8. The High Court relied principally on certain decrees relating to disputes in families belonging to the same group, in which it was decided that the rule of succession was lineal primogeniture. These decrees do not of course bind the parties to the present suit, but they go a long way to show the prevalence of the custom among families having a common origin and settled in the same part of the country.

9. Lastly, the High Court relied on the precedence conferred or marked by the titles of honour given to the sons of the reigning Raja in order of seniority--a precedence which would naturally be attached to the lines of descent traced from them.

10. All these various considerations point in one direction, and in one direction only.

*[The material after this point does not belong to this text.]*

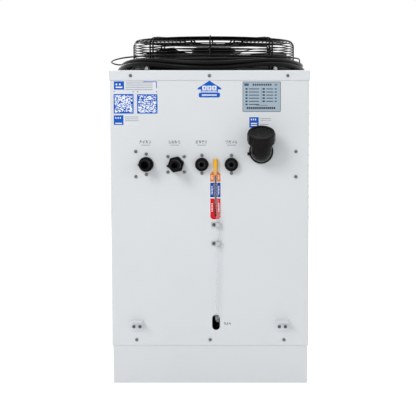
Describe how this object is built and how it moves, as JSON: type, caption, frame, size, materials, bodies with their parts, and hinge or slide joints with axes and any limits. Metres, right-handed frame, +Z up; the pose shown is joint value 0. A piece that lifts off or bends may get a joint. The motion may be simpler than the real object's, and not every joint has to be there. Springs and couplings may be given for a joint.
{
  "type": "recirculating chiller",
  "caption": "Upright recirculating water chiller with a top axial fan under a wire guard, rear water ports, a screw-capped filler, a level hose and a control panel",
  "frame": {"origin": "middle of the cabinet's base, on the floor", "axes": "+Z up; the service side with the water ports faces -Y; +X is to the right of a viewer who looks at that side"},
  "size_m": [0.517, 0.5927, 0.854],
  "materials": {
    "white_paint": "fine powder coat",
    "zinc_steel": "zinc plated",
    "black_wire": "black coated wire",
    "black_metal": "black coated sheet",
    "aluminium": "cast or finned",
    "bearing_steel": "ground",
    "black_plastic": "moulded nylon",
    "black_screw": "black oxide",
    "collet_plastic": "moulded",
    "yellow_plastic": "moulded",
    "clear_hose": "clear soft tube",
    "clip_nylon": "moulded",
    "seal_rubber": "moulded",
    "hose_rubber": "smooth",
    "tank_plastic": "moulded",
    "copper": "drawn copper tube",
    "fin_metal": "stacked fins",
    "grille_plastic": "moulded",
    "filter_fabric": "open mesh",
    "bezel_plastic": "moulded",
    "controller_plastic": "moulded",
    "key_plastic": "moulded",
    "rocker_plastic": "moulded",
    "cable_black": "smooth sheath"
  },
  "bodies": {
    "chiller": {"base_tray": "white_paint", "corner_posts": "zinc_steel", "rear_panel": "white_paint", "front_panel": "white_paint", "left_panel": "white_paint", "right_panel": "white_paint", "lid": "white_paint", "panel_screws": "zinc_steel", "fitting_screws": "black_screw", "fan_guard": "black_wire", "guard_bolts": "zinc_steel", "motor_stator": "aluminium", "motor_bearings": "bearing_steel", "outlet_port": "black_plastic", "outlet_nut": "black_plastic", "inlet_port": "black_plastic", "inlet_nut": "black_plastic", "push_port_out": "black_plastic", "push_port_in": "black_plastic", "filler_neck": "black_plastic", "level_hose": "clear_hose", "hose_clips": "clip_nylon", "drain_pipe": "black_plastic", "angle_brackets": "white_paint", "water_tank": "tank_plastic", "tank_brackets": "zinc_steel", "pumps": "black_plastic", "water_hoses": "hose_rubber", "compressor": "black_metal", "compressor_feet": "seal_rubber", "condenser": "fin_metal", "plate_exchanger": "zinc_steel", "copper_pipes": "copper", "filter_drier": "copper", "electrical_box": "zinc_steel", "intake_grille": "grille_plastic", "dust_filter": "filter_fabric", "control_bezel": "bezel_plastic", "controller": "controller_plastic", "switch_housing": "controller_plastic", "power_gland": "black_plastic", "power_coil": "cable_black", "power_lead": "cable_black", "power_tail": "cable_black", "power_plug": "cable_black", "signal_gland": "black_plastic", "signal_cable": "cable_black", "signal_connector": "black_plastic"},
    "fan": {"rotor_can": "black_metal", "fan_impeller": "black_metal"},
    "cap_seal": {"cap_seal": "seal_rubber"},
    "filler_cap": {"filler_cap": "black_plastic"},
    "hose_stopper": {"hose_stopper": "yellow_plastic"},
    "collet_out": {"collet_out": "collet_plastic"},
    "collet_in": {"collet_in": "collet_plastic"},
    "power_rocker": {"power_rocker": "rocker_plastic"},
    "button_1": {"button_1": "key_plastic"},
    "button_2": {"button_2": "key_plastic"},
    "button_3": {"button_3": "key_plastic"},
    "button_4": {"button_4": "key_plastic"}
  },
  "joints": [
    {"name": "fan_spin", "type": "hinge", "parent": "chiller", "child": "fan", "pos_m": [0, 0, 0.8], "axis": [0, 0, 1], "continuous": true},
    {"name": "seal_lift", "type": "slide", "parent": "chiller", "child": "cap_seal", "axis": [0, -0.5, 0.866], "range_m": [0, 0.024]},
    {"name": "cap_turn", "type": "hinge", "parent": "cap_seal", "child": "filler_cap", "pos_m": [0.125, -0.278, 0.57], "axis": [0, -0.5, 0.866], "range_deg": [0, 1440]},
    {"name": "stopper_pull", "type": "slide", "parent": "chiller", "child": "hose_stopper", "axis": [0, 0, 1], "range_m": [0, 0.016]},
    {"name": "collet_press_out", "type": "slide", "parent": "chiller", "child": "collet_out", "axis": [0, 1, 0], "range_m": [0, 0.0015], "stiffness_N_per_m": 300},
    {"name": "collet_press_in", "type": "slide", "parent": "chiller", "child": "collet_in", "axis": [0, 1, 0], "range_m": [0, 0.0015], "stiffness_N_per_m": 300},
    {"name": "rocker_tip", "type": "hinge", "parent": "chiller", "child": "power_rocker", "pos_m": [0.072, 0.253, 0.69], "axis": [-1, 0, 0], "range_deg": [0, 20]},
    {"name": "button_1_press", "type": "slide", "parent": "chiller", "child": "button_1", "axis": [0, -1, 0], "range_m": [0, 0.0006], "stiffness_N_per_m": 300},
    {"name": "button_2_press", "type": "slide", "parent": "chiller", "child": "button_2", "axis": [0, -1, 0], "range_m": [0, 0.0006], "stiffness_N_per_m": 300},
    {"name": "button_3_press", "type": "slide", "parent": "chiller", "child": "button_3", "axis": [0, -1, 0], "range_m": [0, 0.0006], "stiffness_N_per_m": 300},
    {"name": "button_4_press", "type": "slide", "parent": "chiller", "child": "button_4", "axis": [0, -1, 0], "range_m": [0, 0.0006], "stiffness_N_per_m": 300}
  ],
  "couplings": [
    {"joint": "cap_turn", "follows": "seal_lift", "rad_per_m": 1047.2}
  ]
}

11. The principal argument on behalf of the appellant, apart from the obvious argument that no one of these considerations would be sufficient of itself, was founded on a statement or return made in answer to an official requisition on a printed form by the grandfather of the last owner, Chitreswar II, when he was the ruling Raja. Their Lordships think that the learned Judges of the High Court were right in treating this as an important document and also in declining to accept it as laying down any positive rule of succession in the family. It is a clear statement of succession as regards the Raja's own sons. In dealing with more remote relations the Raja does not seem to have arranged the members of his family in any intelligible order of succession: he puts a person who was one generation distant from him before a person who was two generations distant, but immediately afterwards he puts a person who was four generations distant before two persons only two generations distant. And indeed the heading of the column in which the relationship of these persons is stated does not seem to require that the names entered therein should be arranged according to their order of succession to the estate. The heading simply requires that there should be written 'how many sons, how many brothers and brothers' sons the zemindar has, and amongst them who are near and who are remote, and by how many generations remote with particulars.'

12. Their Lordships therefore, agreeing with the High Court, will humbly recommend His Majesty that this appeal should be dismissed.

13. The appellant will pay the costs of the first respondent, who alone defended this appeal.